# CM9 Alpha 2 - Issue with stock email client



## mkizer (Feb 23, 2012)

Just upgraded from CM7 to CM9a2 today, and most everything is working fine (Logmein Ignition finally works on the Touchpad!).

One issue is that the stock email application closes immediately after launch with the message: Unfortunately, Email has stopped
One of the proposed fixes was to go into Settings->Apps->All->Email
and clear data and cache.

When I go into this page, all of the buttons (including force stop, disable, clear data, clear cache) are disabled.

Anyone run into this one?


----------



## macauman (Jan 19, 2012)

mkizer said:


> Just upgraded from CM7 to CM9a2 today, and most everything is working fine (Logmein Ignition finally works on the Touchpad!).
> 
> One issue is that the stock email application closes immediately after launch with the message: Unfortunately, Email has stopped
> One of the proposed fixes was to go into Settings->Apps->All->Email
> ...


So you did an UPGRADE. May be that's why.
Did you try to deleting all your email account and add them back?


----------



## Colchiro (Aug 26, 2011)

CM9 works best if you format data... Many of us had nothing but problems when we upgraded from CM7.


----------



## mkizer (Feb 23, 2012)

Yes, I did an upgrade form CM7 first just as a test, and all went fairly smoothly.
Deleting the Exchange account, wiping the Email data, and then re-adding the account did the trick. Thanks!


----------



## froz (Oct 23, 2011)

Ahh. Yes same here. Must be something bad with the data from the start. I had cleared everything b4 the CM9 A2 build and couldn't get live to work. after clearing data (cache wasn't even there) and resetting up the account voila. Thanks!


----------



## xtrema (Feb 25, 2012)

Sorry being a noob. I also upgrade from CM7 to CM9 A2. How do I clear data or reinstall from scrtach?


----------



## Colchiro (Aug 26, 2011)

Boot into recovery and format data.

Otherwise you could go into settings... Backup & Reset... and do a Factory Reset. No need to erase the sdcard tho.


----------



## xtrema (Feb 25, 2012)

booting into recovery is like a standard reboot. And factory reset clear some data but it works similar reboot.

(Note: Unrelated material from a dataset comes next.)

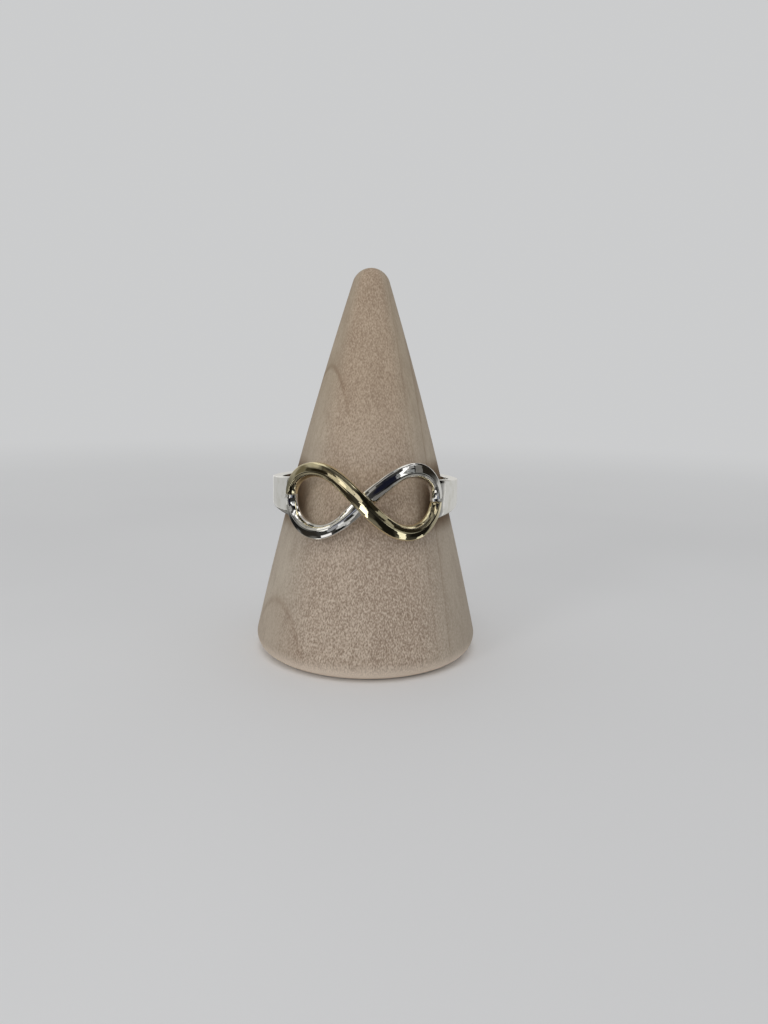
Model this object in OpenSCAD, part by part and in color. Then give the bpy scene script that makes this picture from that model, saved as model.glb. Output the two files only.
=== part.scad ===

and other ideas? can i boot into WebOS and delete some files under usb mode?


----------



## Doniuppa (Sep 3, 2011)

Is there a targeted way to just wipe the email data? Everything else is working except the exchange sync. If I use the factory reset option won't I need to reinstall everything?

Sent from my cm_tenderloin using RootzWiki


----------



## Doniuppa (Sep 3, 2011)

I got this to work as follows:

Set backup for my Google account.
Deleted all accounts
Once all accounts were removed then the delete data option was available from settings/apps/email
Cleared the data
Added back all my accounts 
Working now!

Sent from my cm_tenderloin using RootzWiki


----------